Finding out what other people make can be tricky, but not impossible. Call trade associations and professional groups, which often publish salary surveys. Ask friends at work. Call workers at competitors to ask them what they make. Check the classified ads to see what is being offered. Call the union if it's a union job. Try college placement offices if you are just out of school.

Something important to figure out is whether you are in demand. If you're an engineer, you're in good shape. If you're a screenwriter, find another line of work. Ultimately, you want to decide whether someone else will pay you what you think you are worth if your boss won't.

Keep in mind that the market changes constantly. If you were a petroleum engineering graduate nine years ago in the wake of the 1979 oil crisis, you might have received a dozen job offers out of college. Starting salaries out of college were bid up past the $30,000 range. Some oil companies were so desperate, they gave workers an extra year's pay as a loan that would be forgiven if they stayed with the company for a few years.

But three years ago, in the middle of the severe oil slump, some petroleum engineering graduates weren't even getting job offers. The market has recovered some since then, with graduates from top schools in the profession typically getting two to five offers at an average of about $33,000 a year.

Location of the job is also important in determining what you should be paid. Locale often brings with it hidden costs that can turn what looks like a pay boost into what really amounts to a pay cut.

The two-story brick house with a basement in Aurora, Ill., doesn't cost anywhere near what the one-story stucco house with an orange tree in Santa Monica does, though heating costs much less in California because the weather is better. Freeway commuting can add $2,000 to $5,000 a year in costs. Parking fees also can add to a person's costs if the employee must pay them.

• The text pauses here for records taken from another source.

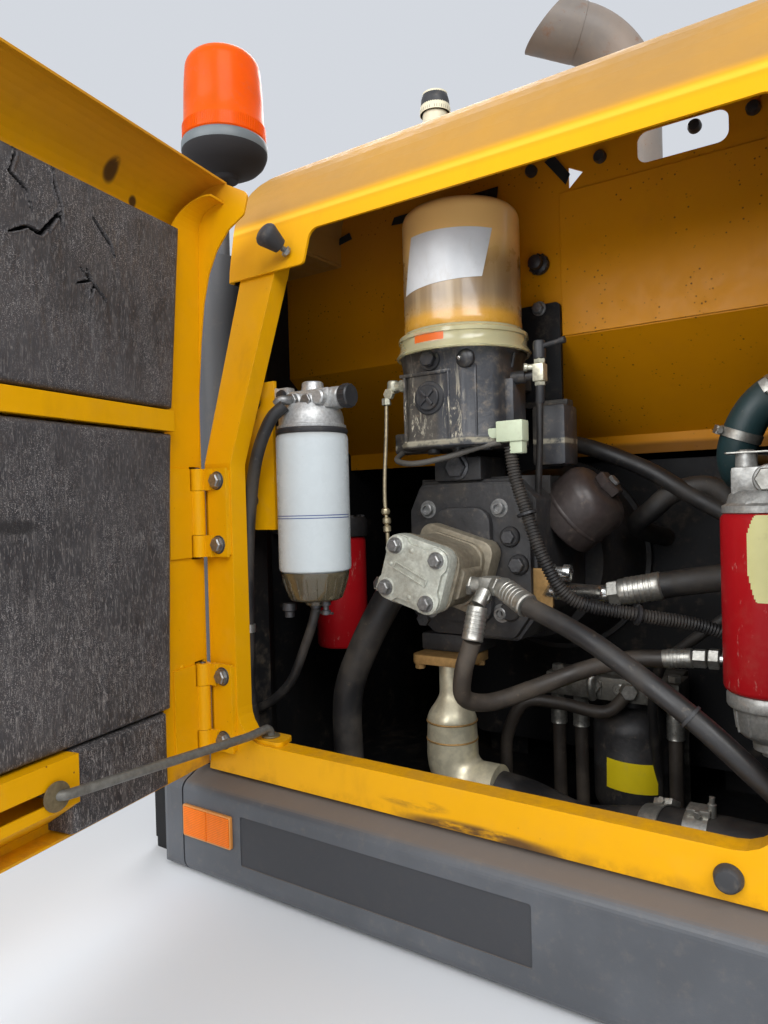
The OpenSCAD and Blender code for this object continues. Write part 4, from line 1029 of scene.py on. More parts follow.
def crack_depth(s, z):
    """How far inside a crack a point of the foam lies: 1 in its middle, 0 at its rim, less outside."""
    here, deepest = Vector((s, z)), -9.0
    for line, width in CRACKS:
        if not (min(p[0] for p in line) - 6 < s < max(p[0] for p in line) + 6):
            continue
        total = len(line) - 1
        for i in range(total):
            a, b = Vector(line[i]), Vector(line[i + 1])
            t = max(0.0, min(1.0, (here - a).dot(b - a) / (b - a).length_squared))
            taper = 1.0 - 0.75 * abs((i + t) / total * 2 - 1) ** 2
            wander = 1.6 * noise.noise(Vector((s * 0.09, z * 0.09, 3.0)))
            gap = abs((here - (a + (b - a) * t)).length + wander * 0.6)
            deepest = max(deepest, 1.0 - gap / (width * taper))
    return deepest


def foam_hinge_edge(z):
    """The foam's edge on the hinge side."""
    return 83 - 22 * z / 480 if z < 480 else 61 - 18 * (z - 480) / 265


def spaced(start, end, coarse, fine=None, zone=None, edge=(0.0, 1.2, 3.0, 5.5, 9.0)):
    """Grid lines from start to end, closer at both ends and in one zone."""
    lines = {round(start + e, 3) for e in edge} | {round(end - e, 3) for e in edge}
    at = start + edge[-1]
    while at < end - edge[-1]:
        lines.add(round(at, 3))
        at += fine if zone and zone[0] < at < zone[1] else coarse
    return sorted(lines)


def foam_pad(name, s_lines, z_lines, left, relief, seed):
    """A closed foam pad with rounded edges, lumps and cracks."""
    s0, s1, z0, z1 = s_lines[0], s_lines[-1], z_lines[0], z_lines[-1]
    points, cracks = [], []
    thick, soft = 41.5, 7.0  # the pad's thickness and the radius of its edges
    groove, lip, reach = 11.0, 1.1, 1.6  # a crack's depth, its raised lip and how far out the lip starts

    def back_at(z):
        """The pad's back: upright up to z 430, leaning inward above it."""
        return -31.5 + max(0.0, z - 430.0) * 8.6 / 311.0

    for layer in (0, 1):
        for z in z_lines:
            edge = left(z)
            for line in s_lines:
                s = edge + (line - s0) * (s1 - edge) / (s1 - s0)
                n = back_at(z)
                deep = -9.0
                if layer == 0:
                    rim = min(s - edge, s1 - s, z - z0, z1 - z)
                    n += thick - (soft - math.sqrt(max(0.0, soft ** 2 - (soft - min(rim, soft)) ** 2)))
                    place = Vector((s / 34.0, z / 46.0, seed))
                    n += relief * (noise.noise(place) * 0.8 + noise.noise(place * 4.1) * 0.35) * min(rim / 12.0, 1)
                    deep = crack_depth(s, z) if z0 > 400 else -9.0
                    if deep > 0:
                        n -= groove * min(1.0, deep * 2.2)
                    elif deep > -reach:
                        n += lip * (1.0 + deep / reach)
                points.append((s, n, z))
                cracks.append(min(1.0, deep * 2.5) if deep > 0 else max(-1.0, deep))
    shape = Shape().add(points, sheet_faces(len(s_lines), len(z_lines)))
    piece = make(name, shape, "foam", "door_foam", body="door", merge=False)
    marks = piece.data.attributes.new("crack", "FLOAT", "POINT")
    marks.data.foreach_set("value", cracks)
    return piece


class BAY_OT_door_foam(bpy.types.Operator):
    """Cracked sound-proofing foam in the door"""
    bl_idname = "bay.door_foam"
    bl_label = "Door foam"

    def execute(self, context):
        relief = context.scene.bay_sizes.foam_grain
        foam_pad("door_foam_upper", spaced(62, 678, 7.0, 1.5, (148, 318)), spaced(500, 740, 7.0, 1.5, (600, 731)),
            foam_hinge_edge, relief, 1.0)
        foam_pad("door_foam_lower", spaced(84, 678, 6.0), spaced(110, 467, 6.0), foam_hinge_edge, relief, 5.0)
        foam_pad("door_foam_low_block", spaced(86, 240, 5.0), spaced(14, 107, 5.0), lambda z: 86.0, relief, 9.0)
        return {"FINISHED"}


class BAY_OT_door_fittings(bpy.types.Operator):
    """Welded ribs and dimples, hinge bolts and pins"""
    bl_idname = "bay.door_fittings"
    bl_label = "Door fittings"

    def execute(self, context):
        bolt = context.scene.bay_sizes.hinge_bolt
        dots = [((27 + 0.04 * (391 - z), -5, z), (0, 1, 0), 8.5) for z in (391, 353, 320, 154, 124, 95, 77)]
        grown("door_weld_dimples", point_mesh("dimples", dots, "door"), dimple_tree(), {"Height": 0.28}, "door",
            body="door")
        places = [(45, z + k) for z in LEAF_FEET for k in (17, 105)]
        washers = Shape()
        for x, z in places:
            washers.turned((x, -7.9, z), FRONT, [(12.6, 0), (12.8, 0.6), (12.2, 1.6), (9.5, 1.8), (0, 1.8)], 40)
        make("hinge_washers", washers, "black_plastic", slot="dark_paint")
        heads = [((x, -9.5, z), FRONT, bolt) for x, z in places]
        grown("hinge_bolts", point_mesh("hinge_bolt_points", heads), bolt_tree(),
            {"Head height": 0.27, "Flange radius": 0.66, "Flange height": 0.06}, "steel")
        pins = Shape()
        for z in LEAF_FEET:
            for at, way in ((z + 121.8, 1), (z + 0.2, -1)):
                pins.turned((14, -15, at), (0, 0, way), [(4.2, 0), (4.4, 0.6), (3.6, 1.8), (0, 2.2)], 24)
        make("hinge_pins", pins, "dark_steel")
        ribs = Shape()
        ribs.swept(smooth_path([(60, -1.5, 486), (52, -2.2, 600), (44, 2, 690), (38, 8, 738)], 6), 1.6, 10)
        make("door_border_bead", ribs, "door", body="door")
        return {"FINISHED"}


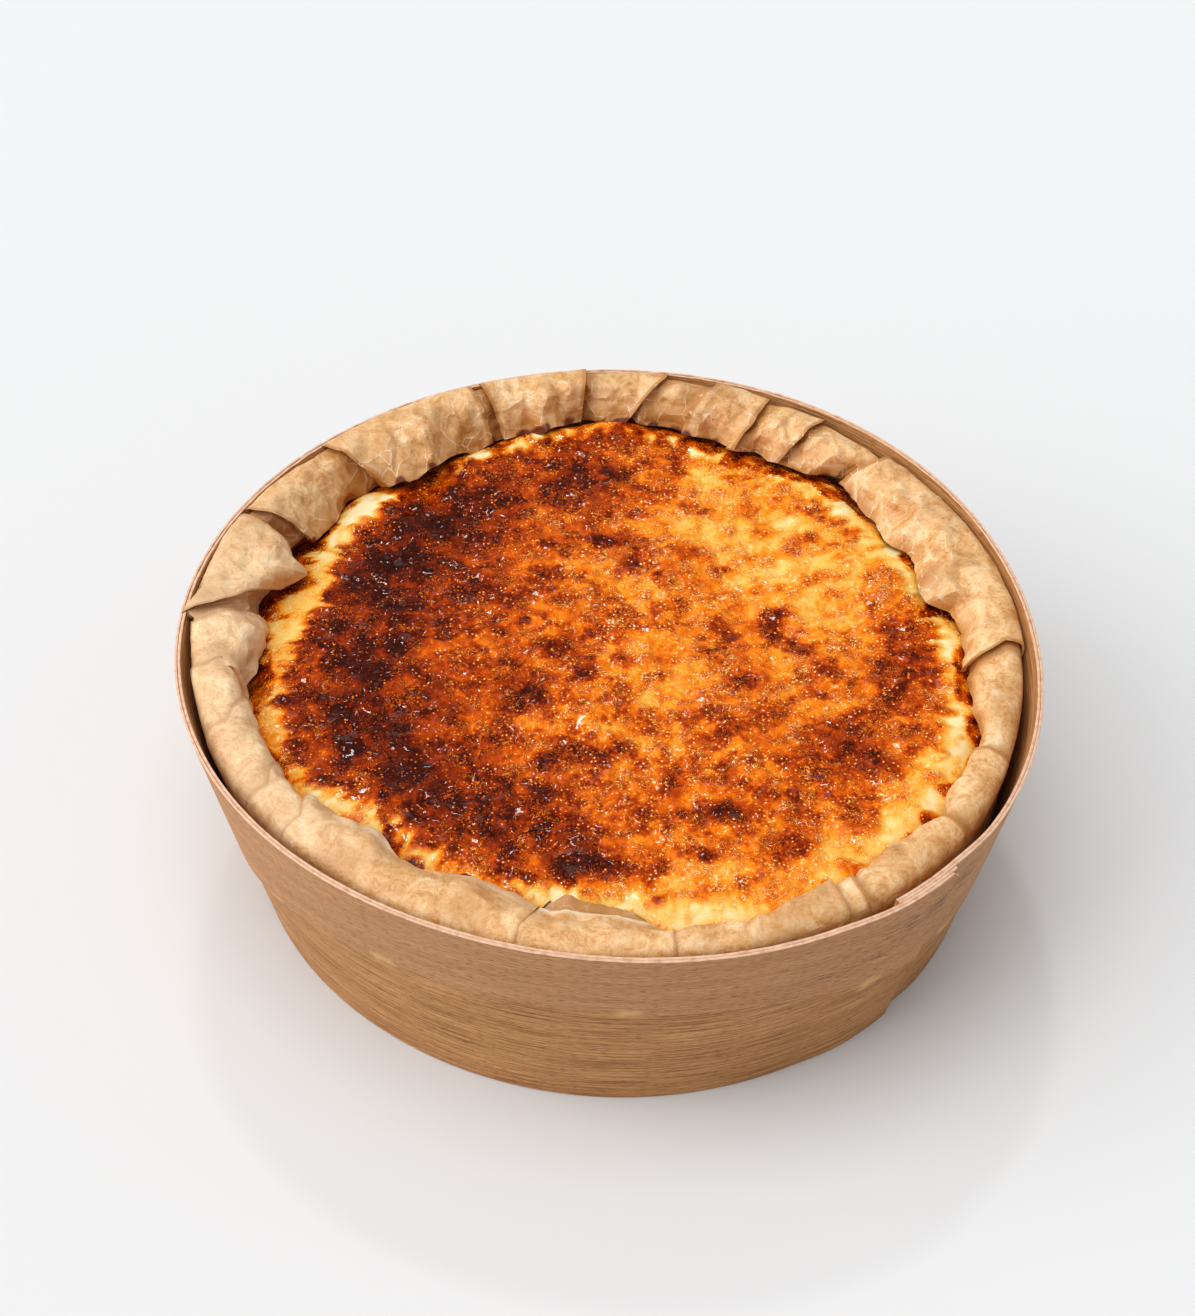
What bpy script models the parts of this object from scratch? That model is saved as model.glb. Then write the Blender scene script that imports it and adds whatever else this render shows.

As important--and expensive--as housing can be, special compensation programs unfortunately are rarely available except to highly paid, specialized executives. "We're talking about the $120,000-a-year and above kind of executive," Korn/Ferry's Rollo said.

With some jobs, the difference in pay by region is dramatic for the same job. A director of human resources in Minneapolis might make $65,000 a year compared to $85,000 a year in New York. The cost of living in the nation's most expensive cities--Los Angeles, New York, San Francisco, Boston and Washington--should always be considered before relocating there.

Curtis Plott, executive director of the American Society for Training and Development in Arlington, Va., adds that companies in the South historically pay less, often much less, than companies do in areas where the cost of living is comparable. He also notes that pay for the same kind of job can vary substantially between industries, with high technology usually paying more, and insurance, retail and banking paying less.

How do you avoid feeling underpaid in the first place? Carl Jacobs, manager of the Los Angeles office of Sibson & Co., a consulting firm on executive compensation, suggests people should always prod prospective employers into providing specific details on what is expected of them and how they will be compensated for meeting the goals.

"Most happy marriages between an individual and an organization occur when the cards are laid on the table up front," said Carl Jacobs, manager of the local Sibson & Co. office. "Expectations are totally realistic on both sides and the person knows what is expected of him and the organization knows what to expect."